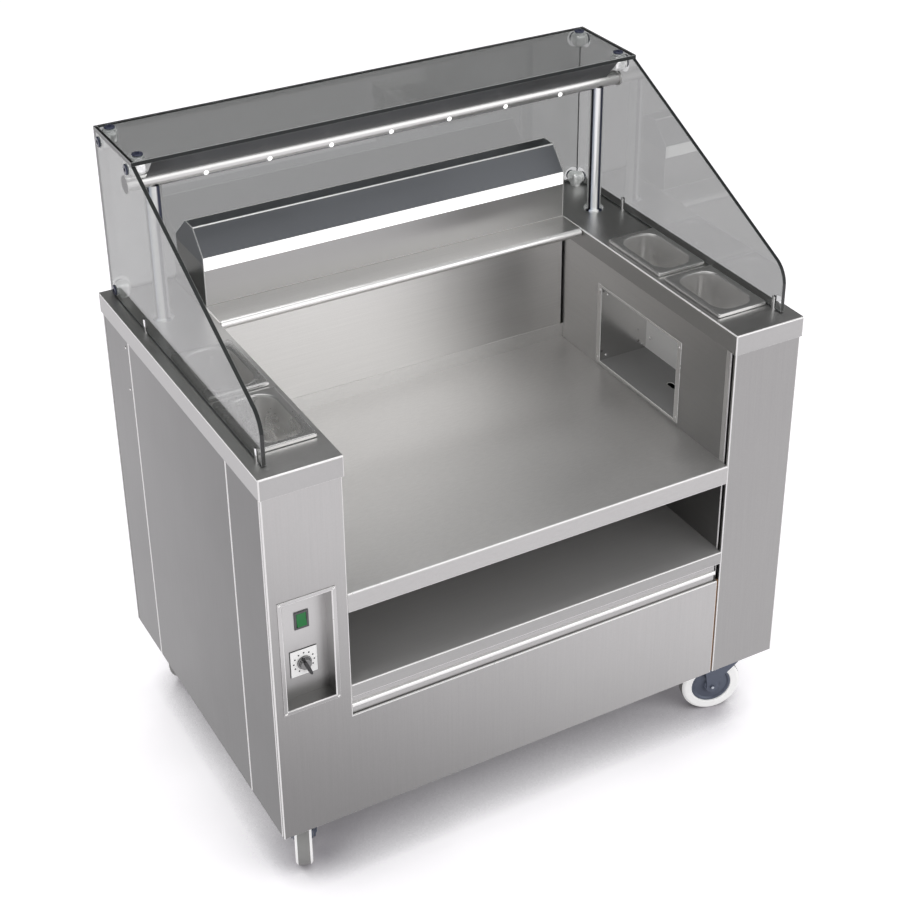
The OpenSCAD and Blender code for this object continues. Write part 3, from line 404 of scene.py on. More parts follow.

--

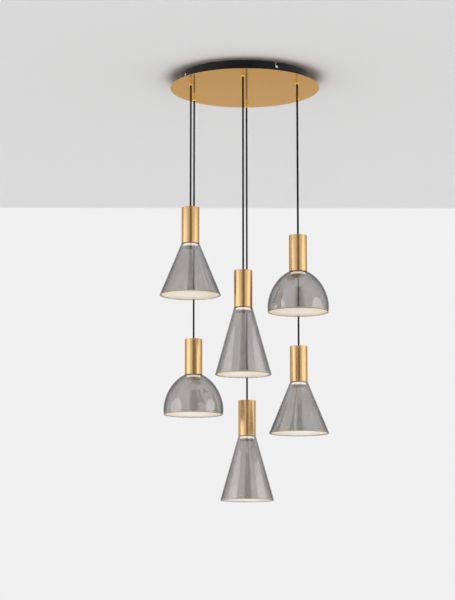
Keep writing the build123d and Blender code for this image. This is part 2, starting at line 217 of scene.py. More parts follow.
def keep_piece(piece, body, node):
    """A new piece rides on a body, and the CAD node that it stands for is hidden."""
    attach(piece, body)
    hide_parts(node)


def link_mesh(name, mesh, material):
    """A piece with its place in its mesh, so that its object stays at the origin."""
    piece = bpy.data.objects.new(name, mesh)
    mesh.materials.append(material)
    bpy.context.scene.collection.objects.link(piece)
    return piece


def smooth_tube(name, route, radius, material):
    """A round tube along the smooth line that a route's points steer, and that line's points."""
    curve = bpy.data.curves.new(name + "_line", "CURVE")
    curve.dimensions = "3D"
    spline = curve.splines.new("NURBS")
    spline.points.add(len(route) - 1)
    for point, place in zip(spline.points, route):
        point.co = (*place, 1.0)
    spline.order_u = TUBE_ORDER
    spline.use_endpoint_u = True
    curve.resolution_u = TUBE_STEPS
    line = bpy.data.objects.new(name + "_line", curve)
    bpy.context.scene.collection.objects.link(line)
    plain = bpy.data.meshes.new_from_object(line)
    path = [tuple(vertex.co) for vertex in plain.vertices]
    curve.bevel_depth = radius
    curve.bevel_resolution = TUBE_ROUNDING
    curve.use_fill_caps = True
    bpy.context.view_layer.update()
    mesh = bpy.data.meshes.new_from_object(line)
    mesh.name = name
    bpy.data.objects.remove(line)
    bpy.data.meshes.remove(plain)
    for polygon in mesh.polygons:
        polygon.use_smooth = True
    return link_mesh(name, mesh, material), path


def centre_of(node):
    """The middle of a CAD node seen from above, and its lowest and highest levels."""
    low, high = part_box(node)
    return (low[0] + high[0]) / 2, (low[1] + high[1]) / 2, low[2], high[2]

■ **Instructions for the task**
Return only the part of the records above that opens with the line containing "Keep writing the" and closes with the line containing "return piece", ends included.

■ **Result of this exercise**
Keep writing the build123d and Blender code for this image. This is part 2, starting at line 217 of scene.py. More parts follow.
def keep_piece(piece, body, node):
    """A new piece rides on a body, and the CAD node that it stands for is hidden."""
    attach(piece, body)
    hide_parts(node)


def link_mesh(name, mesh, material):
    """A piece with its place in its mesh, so that its object stays at the origin."""
    piece = bpy.data.objects.new(name, mesh)
    mesh.materials.append(material)
    bpy.context.scene.collection.objects.link(piece)
    return piece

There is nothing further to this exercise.